Cronaca / Tirano e Alta valle
Sabato 09 Settembre 2017
I ghiacciai senza pace, tracce di radioattività
Sono emerse in uno studio sul Morteratsch, nelle Alpi svizzere. Nuova conseguenza dell’effetto scioglimento - Nessun rischio per la salute.
Non c’è pace per i ghiacciai alpini in quest’estate meteorologicamente davvero bizzarra. Stavolta, protagonista suo malgrado, è il ghiacciaio del Morteratsch, nelle Alpi svizzere, dal quale emergono metalli pesanti e sostanze radioattive che però - è doveroso sottolinearlo- non implicano alcun rischio immediato per la salute.
Questa l’ultima scoperta è stata condotta da un gruppo di studiosi dei dipartimenti di Scienze dell’ambiente e della terra e di Fisica dell’università di Milano-Bicocca, dell’istituto Nazionale di Fisica Nucleare (Infn), dell’università di Genova e del Laboratorio per l’energia nucleare applicata (Lena) dell’università di Pavia. La collaborazione fra i ricercatori ha portato alla pubblicazione dello studio sulla rivista Scientific Reports del gruppo Nature.
Quelle che fino a poco tempo fa erano conosciute “solo” come importanti riserve d’acqua negli ultimi anni, oltre a diventare sempre più piccole e a perdere spessore, conterrebbero anche sostanze radioattive prodotte da test e incidenti nucleari come cesio-137, americio-241 e bismuto-207: dopo essersi depositate al suolo insieme alla neve, possono essere conservate per decenni nei ghiacciai che fondono e si ritirano ogni anno di più.
Questo quanto dimostrato dalle recenti misure effettuate sul ghiacciaio del Morteratsch da un gruppo di ricercatori italiani che ha utilizzato sedimenti chiamati crioconiti come rivelatori o “cartine tornasole” per l’analisi del ghiaccio. Le coppette crioconitiche - piccoli depositi di sedimenti scuri che si trovano sui ghiacci di tutto il mondo - oltre alle sostanze radioattive assorbono e concentrano anche metalli pesanti e metalloidi come zinco, arsenico e mercurio. Non è stato rilevato, comunque, alcun rischio immediato per la salute.

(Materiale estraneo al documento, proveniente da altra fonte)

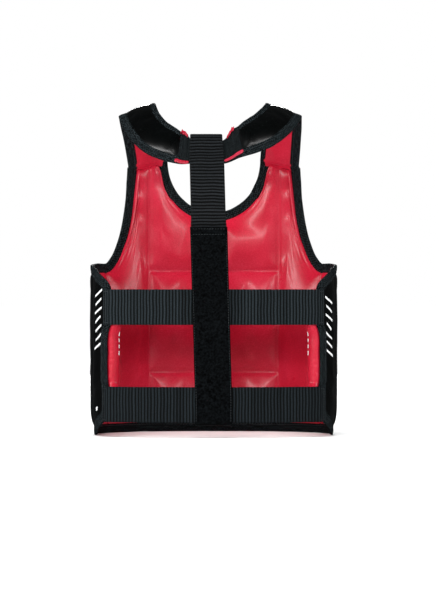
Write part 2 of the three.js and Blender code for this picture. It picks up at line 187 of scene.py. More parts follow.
def torso(angle, z, depth):
    """Points on the torso, at angles in degrees from the chest's centre line, heights and depths."""
    angle, z, depth = np.broadcast_arrays(*(np.asarray(v, float) for v in (angle, z, depth)))
    a = np.radians(angle)
    sin, cos = np.sin(a), np.cos(a)
    b = np.where(cos < 0, BACK_DEPTH, front_depth(z))
    u = np.sign(sin) * np.abs(sin) ** (2 / TORSO_POWER)
    v = -np.sign(cos) * np.abs(cos) ** (2 / TORSO_POWER)
    nx = np.sign(u) * np.abs(u) ** (TORSO_POWER - 1) / TORSO_HALF_WIDTH
    ny = np.sign(v) * np.abs(v) ** (TORSO_POWER - 1) / b
    n = np.hypot(nx, ny)
    return np.stack([TORSO_HALF_WIDTH * u + depth * nx / n, b * v + depth * ny / n + ORIGIN_Y, z], -1)


DEGREES = np.arange(151)
ARC = lengths(torso(DEGREES, 0, PATTERN_DEPTH))  # length along the flat pattern at each of DEGREES
ARMHOLE_FLARE = 6.5  # how far each armhole's lower edge is pushed out under the arm
FLARE_S, FLARE_REACH = 222, 45  # its middle along the pattern, and how far it reaches to each side
FLARE_RISE, FLARE_FALL = (204, 42), (250, 60)  # height where it starts to grow or fade, and over how much


def ramp_up(value, start_and_run):
    """0 up to a start, then smoothly to 1 over a run."""
    start, run = start_and_run
    return smooth((value - start) / run)


def armhole_flare(s, z):
    along = np.exp(-(((np.abs(s) - FLARE_S) / FLARE_REACH) ** 2))
    return ARMHOLE_FLARE * along * ramp_up(z, FLARE_RISE) * (1 - ramp_up(z, FLARE_FALL))


def on_torso(s, z, depth):
    s, z = np.asarray(s, float), np.asarray(z, float)
    return torso(np.sign(s) * np.interp(np.abs(s), ARC, DEGREES), z, depth + armhole_flare(s, z))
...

Fra le sostanze radioattive trovate alcune sono di origine naturale – come nel caso di torio, uranio e potassio – altre di origine antropica. La presenza di queste ultime è legata esclusivamente ad attività umane, ovvero i test e gli incidenti nucleari avvenuti negli anni passati.
Certe sostanze radioattive possono viaggiare insieme alle correnti atmosferiche e sono in grado di percorrere migliaia di chilometri. Per esempio gli effetti dell’incidente di Fukushima del 2011, avvenuto in Giappone, sono stati rilevati anche in Italia da alcuni degli autori di questo studio, seppure con concentrazioni bassissime: ecco come si spiega la presenza di sostanze radioattive sui ghiacciai alpini.
Il cesio-137 è fra i nuclidi artificiali più noti, nonché il più abbondante fra quelli trovati nelle crioconiti, è associato a incidenti come quelli di Chernobyl e Fukushima, ma anche ai test nucleari degli anni Cinquanta e Sessanta, e la sua diffusione è notevole. Lo stesso non si può dire per il bismuto-207: questa è infatti soltanto la seconda volta che viene rilevato nei ghiacciai. La sua origine rimane “misteriosa”, dal momento che non è ancora del tutto noto il processo antropico che lo ha prodotto.
«Questo lavoro dimostra la capacità della crioconite di trattenere inquinanti di origine atmosferica con estrema efficienza - ha spiegato Giovanni Baccolo, dottore di ricerca che collabora con i Gruppi di glaciologia e radioattività dell’università di Milano-Bicocca - incluse sostanze molto rare come i nuclidi radioattivi prodotti durante i test nucleari degli anni Sessanta. Considerando il perenne stato di ritiro dei ghiacciai alpini, questa ricerca è di grande interesse perché tutto ciò che è rimasto “intrappolato” nei ghiacciai negli ultimi decenni sarà presto rilasciato nell’ambiente».